_Information shown_:

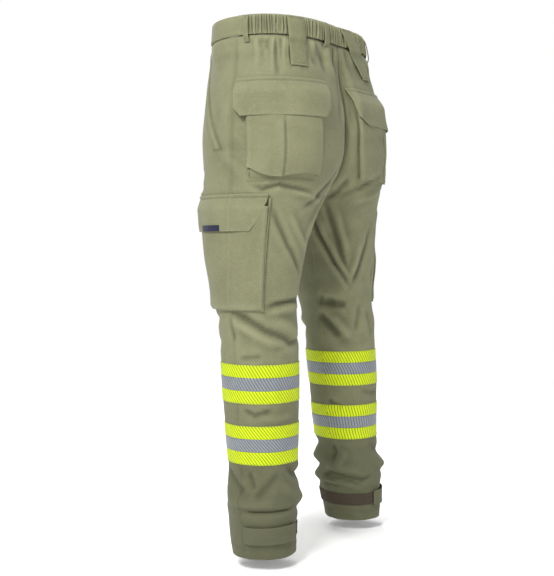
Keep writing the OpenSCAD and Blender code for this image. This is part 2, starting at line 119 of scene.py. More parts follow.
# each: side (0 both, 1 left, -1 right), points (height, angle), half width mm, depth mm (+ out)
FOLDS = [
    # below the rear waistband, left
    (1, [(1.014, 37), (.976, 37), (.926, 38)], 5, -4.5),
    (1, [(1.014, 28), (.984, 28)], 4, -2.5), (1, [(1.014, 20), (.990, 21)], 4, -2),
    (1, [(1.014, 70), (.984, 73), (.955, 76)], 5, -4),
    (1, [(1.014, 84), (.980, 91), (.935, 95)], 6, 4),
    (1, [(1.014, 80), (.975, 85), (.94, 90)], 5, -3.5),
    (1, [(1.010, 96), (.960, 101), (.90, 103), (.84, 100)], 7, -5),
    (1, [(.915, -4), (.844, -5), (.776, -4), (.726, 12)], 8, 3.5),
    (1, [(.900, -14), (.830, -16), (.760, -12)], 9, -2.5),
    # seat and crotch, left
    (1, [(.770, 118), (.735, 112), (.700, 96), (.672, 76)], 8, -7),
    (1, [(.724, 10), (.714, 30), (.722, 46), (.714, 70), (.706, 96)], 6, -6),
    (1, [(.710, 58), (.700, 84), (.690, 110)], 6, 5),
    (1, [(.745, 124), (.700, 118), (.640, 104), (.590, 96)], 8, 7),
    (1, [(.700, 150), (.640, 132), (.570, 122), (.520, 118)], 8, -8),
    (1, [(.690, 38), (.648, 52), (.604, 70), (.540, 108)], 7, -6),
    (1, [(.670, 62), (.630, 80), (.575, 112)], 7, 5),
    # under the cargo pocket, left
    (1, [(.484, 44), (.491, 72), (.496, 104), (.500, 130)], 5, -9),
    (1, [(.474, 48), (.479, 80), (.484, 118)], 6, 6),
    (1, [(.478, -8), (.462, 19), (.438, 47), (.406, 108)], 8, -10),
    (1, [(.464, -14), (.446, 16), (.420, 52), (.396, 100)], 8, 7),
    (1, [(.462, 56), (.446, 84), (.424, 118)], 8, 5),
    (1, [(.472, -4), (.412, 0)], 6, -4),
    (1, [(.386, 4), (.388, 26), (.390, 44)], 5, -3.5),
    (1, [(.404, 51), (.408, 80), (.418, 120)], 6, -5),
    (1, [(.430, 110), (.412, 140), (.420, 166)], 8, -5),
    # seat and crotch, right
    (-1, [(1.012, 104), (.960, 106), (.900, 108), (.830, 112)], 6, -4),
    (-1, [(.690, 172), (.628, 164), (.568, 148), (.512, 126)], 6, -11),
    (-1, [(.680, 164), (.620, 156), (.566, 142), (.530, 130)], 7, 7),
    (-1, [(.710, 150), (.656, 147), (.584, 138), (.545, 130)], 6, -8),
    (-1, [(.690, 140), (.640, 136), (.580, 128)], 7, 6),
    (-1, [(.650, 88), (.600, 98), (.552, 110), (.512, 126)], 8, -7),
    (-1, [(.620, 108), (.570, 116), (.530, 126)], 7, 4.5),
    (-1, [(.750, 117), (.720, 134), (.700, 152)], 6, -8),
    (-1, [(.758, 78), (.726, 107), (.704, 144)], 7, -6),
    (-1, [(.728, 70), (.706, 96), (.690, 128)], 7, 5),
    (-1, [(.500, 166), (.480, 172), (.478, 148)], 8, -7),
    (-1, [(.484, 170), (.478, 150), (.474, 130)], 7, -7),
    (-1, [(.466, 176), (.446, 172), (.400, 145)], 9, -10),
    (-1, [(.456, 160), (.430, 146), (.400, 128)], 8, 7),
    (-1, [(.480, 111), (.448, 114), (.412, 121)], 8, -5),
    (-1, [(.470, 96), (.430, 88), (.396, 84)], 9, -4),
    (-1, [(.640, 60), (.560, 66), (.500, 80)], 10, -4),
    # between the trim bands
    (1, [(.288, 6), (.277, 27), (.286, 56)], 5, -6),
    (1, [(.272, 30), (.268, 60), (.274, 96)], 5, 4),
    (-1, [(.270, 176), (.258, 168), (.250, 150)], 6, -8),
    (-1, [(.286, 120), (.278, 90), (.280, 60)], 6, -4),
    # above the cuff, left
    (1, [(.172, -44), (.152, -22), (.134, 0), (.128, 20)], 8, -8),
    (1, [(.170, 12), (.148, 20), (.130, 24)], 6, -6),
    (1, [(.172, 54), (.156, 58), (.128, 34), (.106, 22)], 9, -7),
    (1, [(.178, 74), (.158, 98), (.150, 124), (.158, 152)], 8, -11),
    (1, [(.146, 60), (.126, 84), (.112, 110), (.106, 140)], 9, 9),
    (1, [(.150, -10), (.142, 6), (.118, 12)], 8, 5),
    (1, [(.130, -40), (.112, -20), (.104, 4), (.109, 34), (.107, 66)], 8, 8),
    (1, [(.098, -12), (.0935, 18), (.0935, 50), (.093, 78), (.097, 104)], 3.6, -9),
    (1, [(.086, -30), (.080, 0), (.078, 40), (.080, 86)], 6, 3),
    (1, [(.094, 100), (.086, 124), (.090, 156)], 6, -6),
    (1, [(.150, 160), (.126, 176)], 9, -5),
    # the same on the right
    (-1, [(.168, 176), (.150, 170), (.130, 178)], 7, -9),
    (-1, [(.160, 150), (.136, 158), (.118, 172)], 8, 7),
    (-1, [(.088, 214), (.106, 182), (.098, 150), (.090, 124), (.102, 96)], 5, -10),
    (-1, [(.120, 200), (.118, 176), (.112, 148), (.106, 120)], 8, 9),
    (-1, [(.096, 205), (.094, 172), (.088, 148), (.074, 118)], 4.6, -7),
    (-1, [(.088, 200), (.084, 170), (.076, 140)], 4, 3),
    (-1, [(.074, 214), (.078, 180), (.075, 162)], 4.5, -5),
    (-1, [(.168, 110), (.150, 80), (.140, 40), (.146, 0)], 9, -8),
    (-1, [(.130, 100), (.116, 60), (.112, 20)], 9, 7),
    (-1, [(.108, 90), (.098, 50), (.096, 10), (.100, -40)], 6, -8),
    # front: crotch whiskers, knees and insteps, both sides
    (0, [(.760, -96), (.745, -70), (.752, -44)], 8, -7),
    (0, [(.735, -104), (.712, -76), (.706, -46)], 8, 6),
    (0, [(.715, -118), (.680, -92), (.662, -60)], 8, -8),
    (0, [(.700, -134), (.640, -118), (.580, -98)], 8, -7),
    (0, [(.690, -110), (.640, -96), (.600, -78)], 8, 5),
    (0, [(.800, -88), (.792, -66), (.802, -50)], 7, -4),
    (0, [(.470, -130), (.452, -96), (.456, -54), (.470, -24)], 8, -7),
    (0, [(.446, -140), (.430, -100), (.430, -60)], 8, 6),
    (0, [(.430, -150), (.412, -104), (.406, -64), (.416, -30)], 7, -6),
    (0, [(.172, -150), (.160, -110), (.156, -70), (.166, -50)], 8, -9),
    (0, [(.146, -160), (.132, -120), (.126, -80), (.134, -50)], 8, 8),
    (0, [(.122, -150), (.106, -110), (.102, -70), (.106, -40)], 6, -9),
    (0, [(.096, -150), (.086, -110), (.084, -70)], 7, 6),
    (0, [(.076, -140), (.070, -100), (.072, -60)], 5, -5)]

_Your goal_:
The lines above should be duplicated exactly.

_Response to this task_:
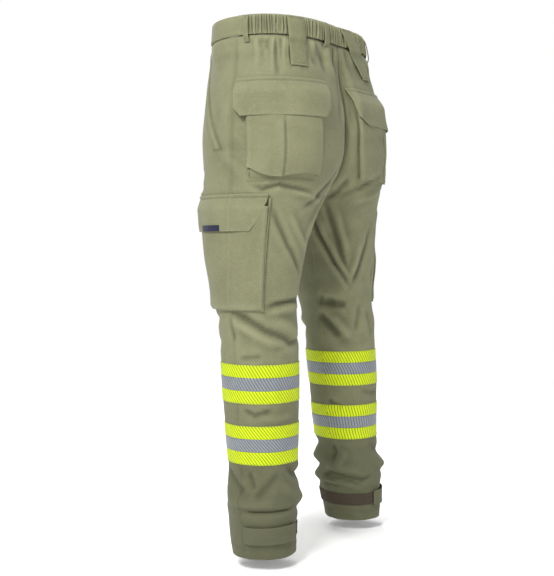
Keep writing the OpenSCAD and Blender code for this image. This is part 2, starting at line 119 of scene.py. More parts follow.
# each: side (0 both, 1 left, -1 right), points (height, angle), half width mm, depth mm (+ out)
FOLDS = [
    # below the rear waistband, left
    (1, [(1.014, 37), (.976, 37), (.926, 38)], 5, -4.5),
    (1, [(1.014, 28), (.984, 28)], 4, -2.5), (1, [(1.014, 20), (.990, 21)], 4, -2),
    (1, [(1.014, 70), (.984, 73), (.955, 76)], 5, -4),
    (1, [(1.014, 84), (.980, 91), (.935, 95)], 6, 4),
    (1, [(1.014, 80), (.975, 85), (.94, 90)], 5, -3.5),
    (1, [(1.010, 96), (.960, 101), (.90, 103), (.84, 100)], 7, -5),
    (1, [(.915, -4), (.844, -5), (.776, -4), (.726, 12)], 8, 3.5),
    (1, [(.900, -14), (.830, -16), (.760, -12)], 9, -2.5),
    # seat and crotch, left
    (1, [(.770, 118), (.735, 112), (.700, 96), (.672, 76)], 8, -7),
    (1, [(.724, 10), (.714, 30), (.722, 46), (.714, 70), (.706, 96)], 6, -6),
    (1, [(.710, 58), (.700, 84), (.690, 110)], 6, 5),
    (1, [(.745, 124), (.700, 118), (.640, 104), (.590, 96)], 8, 7),
    (1, [(.700, 150), (.640, 132), (.570, 122), (.520, 118)], 8, -8),
    (1, [(.690, 38), (.648, 52), (.604, 70), (.540, 108)], 7, -6),
    (1, [(.670, 62), (.630, 80), (.575, 112)], 7, 5),
    # under the cargo pocket, left
    (1, [(.484, 44), (.491, 72), (.496, 104), (.500, 130)], 5, -9),
    (1, [(.474, 48), (.479, 80), (.484, 118)], 6, 6),
    (1, [(.478, -8), (.462, 19), (.438, 47), (.406, 108)], 8, -10),
    (1, [(.464, -14), (.446, 16), (.420, 52), (.396, 100)], 8, 7),
    (1, [(.462, 56), (.446, 84), (.424, 118)], 8, 5),
    (1, [(.472, -4), (.412, 0)], 6, -4),
    (1, [(.386, 4), (.388, 26), (.390, 44)], 5, -3.5),
    (1, [(.404, 51), (.408, 80), (.418, 120)], 6, -5),
    (1, [(.430, 110), (.412, 140), (.420, 166)], 8, -5),
    # seat and crotch, right
    (-1, [(1.012, 104), (.960, 106), (.900, 108), (.830, 112)], 6, -4),
    (-1, [(.690, 172), (.628, 164), (.568, 148), (.512, 126)], 6, -11),
    (-1, [(.680, 164), (.620, 156), (.566, 142), (.530, 130)], 7, 7),
    (-1, [(.710, 150), (.656, 147), (.584, 138), (.545, 130)], 6, -8),
    (-1, [(.690, 140), (.640, 136), (.580, 128)], 7, 6),
    (-1, [(.650, 88), (.600, 98), (.552, 110), (.512, 126)], 8, -7),
    (-1, [(.620, 108), (.570, 116), (.530, 126)], 7, 4.5),
    (-1, [(.750, 117), (.720, 134), (.700, 152)], 6, -8),
    (-1, [(.758, 78), (.726, 107), (.704, 144)], 7, -6),
    (-1, [(.728, 70), (.706, 96), (.690, 128)], 7, 5),
    (-1, [(.500, 166), (.480, 172), (.478, 148)], 8, -7),
    (-1, [(.484, 170), (.478, 150), (.474, 130)], 7, -7),
    (-1, [(.466, 176), (.446, 172), (.400, 145)], 9, -10),
    (-1, [(.456, 160), (.430, 146), (.400, 128)], 8, 7),
    (-1, [(.480, 111), (.448, 114), (.412, 121)], 8, -5),
    (-1, [(.470, 96), (.430, 88), (.396, 84)], 9, -4),
    (-1, [(.640, 60), (.560, 66), (.500, 80)], 10, -4),
    # between the trim bands
    (1, [(.288, 6), (.277, 27), (.286, 56)], 5, -6),
    (1, [(.272, 30), (.268, 60), (.274, 96)], 5, 4),
    (-1, [(.270, 176), (.258, 168), (.250, 150)], 6, -8),
    (-1, [(.286, 120), (.278, 90), (.280, 60)], 6, -4),
    # above the cuff, left
    (1, [(.172, -44), (.152, -22), (.134, 0), (.128, 20)], 8, -8),
    (1, [(.170, 12), (.148, 20), (.130, 24)], 6, -6),
    (1, [(.172, 54), (.156, 58), (.128, 34), (.106, 22)], 9, -7),
    (1, [(.178, 74), (.158, 98), (.150, 124), (.158, 152)], 8, -11),
    (1, [(.146, 60), (.126, 84), (.112, 110), (.106, 140)], 9, 9),
    (1, [(.150, -10), (.142, 6), (.118, 12)], 8, 5),
    (1, [(.130, -40), (.112, -20), (.104, 4), (.109, 34), (.107, 66)], 8, 8),
    (1, [(.098, -12), (.0935, 18), (.0935, 50), (.093, 78), (.097, 104)], 3.6, -9),
    (1, [(.086, -30), (.080, 0), (.078, 40), (.080, 86)], 6, 3),
    (1, [(.094, 100), (.086, 124), (.090, 156)], 6, -6),
    (1, [(.150, 160), (.126, 176)], 9, -5),
    # the same on the right
    (-1, [(.168, 176), (.150, 170), (.130, 178)], 7, -9),
    (-1, [(.160, 150), (.136, 158), (.118, 172)], 8, 7),
    (-1, [(.088, 214), (.106, 182), (.098, 150), (.090, 124), (.102, 96)], 5, -10),
    (-1, [(.120, 200), (.118, 176), (.112, 148), (.106, 120)], 8, 9),
    (-1, [(.096, 205), (.094, 172), (.088, 148), (.074, 118)], 4.6, -7),
    (-1, [(.088, 200), (.084, 170), (.076, 140)], 4, 3),
    (-1, [(.074, 214), (.078, 180), (.075, 162)], 4.5, -5),
    (-1, [(.168, 110), (.150, 80), (.140, 40), (.146, 0)], 9, -8),
    (-1, [(.130, 100), (.116, 60), (.112, 20)], 9, 7),
    (-1, [(.108, 90), (.098, 50), (.096, 10), (.100, -40)], 6, -8),
    # front: crotch whiskers, knees and insteps, both sides
    (0, [(.760, -96), (.745, -70), (.752, -44)], 8, -7),
    (0, [(.735, -104), (.712, -76), (.706, -46)], 8, 6),
    (0, [(.715, -118), (.680, -92), (.662, -60)], 8, -8),
    (0, [(.700, -134), (.640, -118), (.580, -98)], 8, -7),
    (0, [(.690, -110), (.640, -96), (.600, -78)], 8, 5),
    (0, [(.800, -88), (.792, -66), (.802, -50)], 7, -4),
    (0, [(.470, -130), (.452, -96), (.456, -54), (.470, -24)], 8, -7),
    (0, [(.446, -140), (.430, -100), (.430, -60)], 8, 6),
    (0, [(.430, -150), (.412, -104), (.406, -64), (.416, -30)], 7, -6),
    (0, [(.172, -150), (.160, -110), (.156, -70), (.166, -50)], 8, -9),
    (0, [(.146, -160), (.132, -120), (.126, -80), (.134, -50)], 8, 8),
    (0, [(.122, -150), (.106, -110), (.102, -70), (.106, -40)], 6, -9),
    (0, [(.096, -150), (.086, -110), (.084, -70)], 7, 6),
    (0, [(.076, -140), (.070, -100), (.072, -60)], 5, -5)]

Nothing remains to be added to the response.